- Requirements:
Take the listing and print it in full, exactly as given.

- Given data:

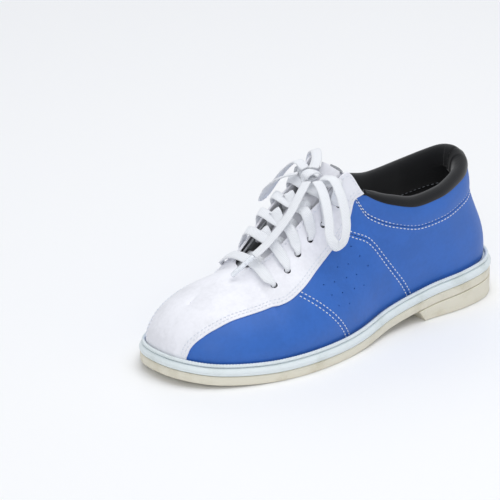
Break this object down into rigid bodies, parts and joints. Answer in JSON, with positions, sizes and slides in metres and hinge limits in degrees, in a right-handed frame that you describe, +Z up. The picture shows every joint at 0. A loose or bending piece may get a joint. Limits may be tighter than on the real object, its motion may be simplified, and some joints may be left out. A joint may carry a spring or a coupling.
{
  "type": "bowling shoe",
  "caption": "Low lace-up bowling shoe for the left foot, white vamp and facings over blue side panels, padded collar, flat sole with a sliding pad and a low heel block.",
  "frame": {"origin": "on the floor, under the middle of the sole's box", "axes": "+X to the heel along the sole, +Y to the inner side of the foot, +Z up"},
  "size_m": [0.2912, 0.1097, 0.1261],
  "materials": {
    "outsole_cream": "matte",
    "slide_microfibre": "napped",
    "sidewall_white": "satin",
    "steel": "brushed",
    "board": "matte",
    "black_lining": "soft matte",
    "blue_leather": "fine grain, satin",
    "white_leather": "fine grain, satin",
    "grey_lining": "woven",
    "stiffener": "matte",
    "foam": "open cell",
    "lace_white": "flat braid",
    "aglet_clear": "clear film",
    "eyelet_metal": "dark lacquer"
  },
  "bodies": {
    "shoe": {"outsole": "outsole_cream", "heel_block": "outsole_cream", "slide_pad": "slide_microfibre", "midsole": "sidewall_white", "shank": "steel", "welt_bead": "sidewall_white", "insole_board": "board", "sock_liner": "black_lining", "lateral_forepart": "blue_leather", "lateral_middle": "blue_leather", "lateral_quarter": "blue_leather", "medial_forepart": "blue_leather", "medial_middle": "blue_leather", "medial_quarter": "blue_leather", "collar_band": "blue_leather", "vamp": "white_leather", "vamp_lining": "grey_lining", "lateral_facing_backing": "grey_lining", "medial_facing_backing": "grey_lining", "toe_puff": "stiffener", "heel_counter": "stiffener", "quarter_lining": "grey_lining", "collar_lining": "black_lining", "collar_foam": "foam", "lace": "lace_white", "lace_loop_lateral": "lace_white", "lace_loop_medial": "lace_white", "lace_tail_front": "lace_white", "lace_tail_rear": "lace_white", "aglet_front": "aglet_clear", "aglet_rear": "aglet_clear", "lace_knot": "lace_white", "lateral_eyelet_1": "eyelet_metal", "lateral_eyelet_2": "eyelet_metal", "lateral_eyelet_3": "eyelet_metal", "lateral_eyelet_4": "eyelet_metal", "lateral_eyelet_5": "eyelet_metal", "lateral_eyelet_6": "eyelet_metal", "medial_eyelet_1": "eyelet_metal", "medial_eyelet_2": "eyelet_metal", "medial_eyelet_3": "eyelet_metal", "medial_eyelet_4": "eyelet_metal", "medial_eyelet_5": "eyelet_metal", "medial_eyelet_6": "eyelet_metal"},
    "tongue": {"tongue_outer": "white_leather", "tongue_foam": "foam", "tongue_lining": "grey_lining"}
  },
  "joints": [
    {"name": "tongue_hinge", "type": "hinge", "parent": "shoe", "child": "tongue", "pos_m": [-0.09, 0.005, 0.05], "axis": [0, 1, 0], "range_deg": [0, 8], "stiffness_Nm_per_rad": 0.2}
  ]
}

- Exercise solution:
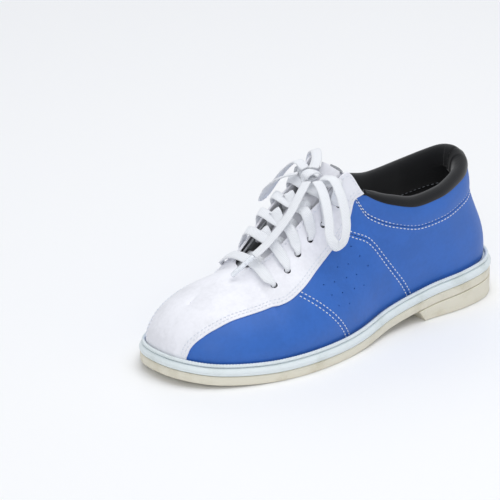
Break this object down into rigid bodies, parts and joints. Answer in JSON, with positions, sizes and slides in metres and hinge limits in degrees, in a right-handed frame that you describe, +Z up. The picture shows every joint at 0. A loose or bending piece may get a joint. Limits may be tighter than on the real object, its motion may be simplified, and some joints may be left out. A joint may carry a spring or a coupling.
{
  "type": "bowling shoe",
  "caption": "Low lace-up bowling shoe for the left foot, white vamp and facings over blue side panels, padded collar, flat sole with a sliding pad and a low heel block.",
  "frame": {"origin": "on the floor, under the middle of the sole's box", "axes": "+X to the heel along the sole, +Y to the inner side of the foot, +Z up"},
  "size_m": [0.2912, 0.1097, 0.1261],
  "materials": {
    "outsole_cream": "matte",
    "slide_microfibre": "napped",
    "sidewall_white": "satin",
    "steel": "brushed",
    "board": "matte",
    "black_lining": "soft matte",
    "blue_leather": "fine grain, satin",
    "white_leather": "fine grain, satin",
    "grey_lining": "woven",
    "stiffener": "matte",
    "foam": "open cell",
    "lace_white": "flat braid",
    "aglet_clear": "clear film",
    "eyelet_metal": "dark lacquer"
  },
  "bodies": {
    "shoe": {"outsole": "outsole_cream", "heel_block": "outsole_cream", "slide_pad": "slide_microfibre", "midsole": "sidewall_white", "shank": "steel", "welt_bead": "sidewall_white", "insole_board": "board", "sock_liner": "black_lining", "lateral_forepart": "blue_leather", "lateral_middle": "blue_leather", "lateral_quarter": "blue_leather", "medial_forepart": "blue_leather", "medial_middle": "blue_leather", "medial_quarter": "blue_leather", "collar_band": "blue_leather", "vamp": "white_leather", "vamp_lining": "grey_lining", "lateral_facing_backing": "grey_lining", "medial_facing_backing": "grey_lining", "toe_puff": "stiffener", "heel_counter": "stiffener", "quarter_lining": "grey_lining", "collar_lining": "black_lining", "collar_foam": "foam", "lace": "lace_white", "lace_loop_lateral": "lace_white", "lace_loop_medial": "lace_white", "lace_tail_front": "lace_white", "lace_tail_rear": "lace_white", "aglet_front": "aglet_clear", "aglet_rear": "aglet_clear", "lace_knot": "lace_white", "lateral_eyelet_1": "eyelet_metal", "lateral_eyelet_2": "eyelet_metal", "lateral_eyelet_3": "eyelet_metal", "lateral_eyelet_4": "eyelet_metal", "lateral_eyelet_5": "eyelet_metal", "lateral_eyelet_6": "eyelet_metal", "medial_eyelet_1": "eyelet_metal", "medial_eyelet_2": "eyelet_metal", "medial_eyelet_3": "eyelet_metal", "medial_eyelet_4": "eyelet_metal", "medial_eyelet_5": "eyelet_metal", "medial_eyelet_6": "eyelet_metal"},
    "tongue": {"tongue_outer": "white_leather", "tongue_foam": "foam", "tongue_lining": "grey_lining"}
  },
  "joints": [
    {"name": "tongue_hinge", "type": "hinge", "parent": "shoe", "child": "tongue", "pos_m": [-0.09, 0.005, 0.05], "axis": [0, 1, 0], "range_deg": [0, 8], "stiffness_Nm_per_rad": 0.2}
  ]
}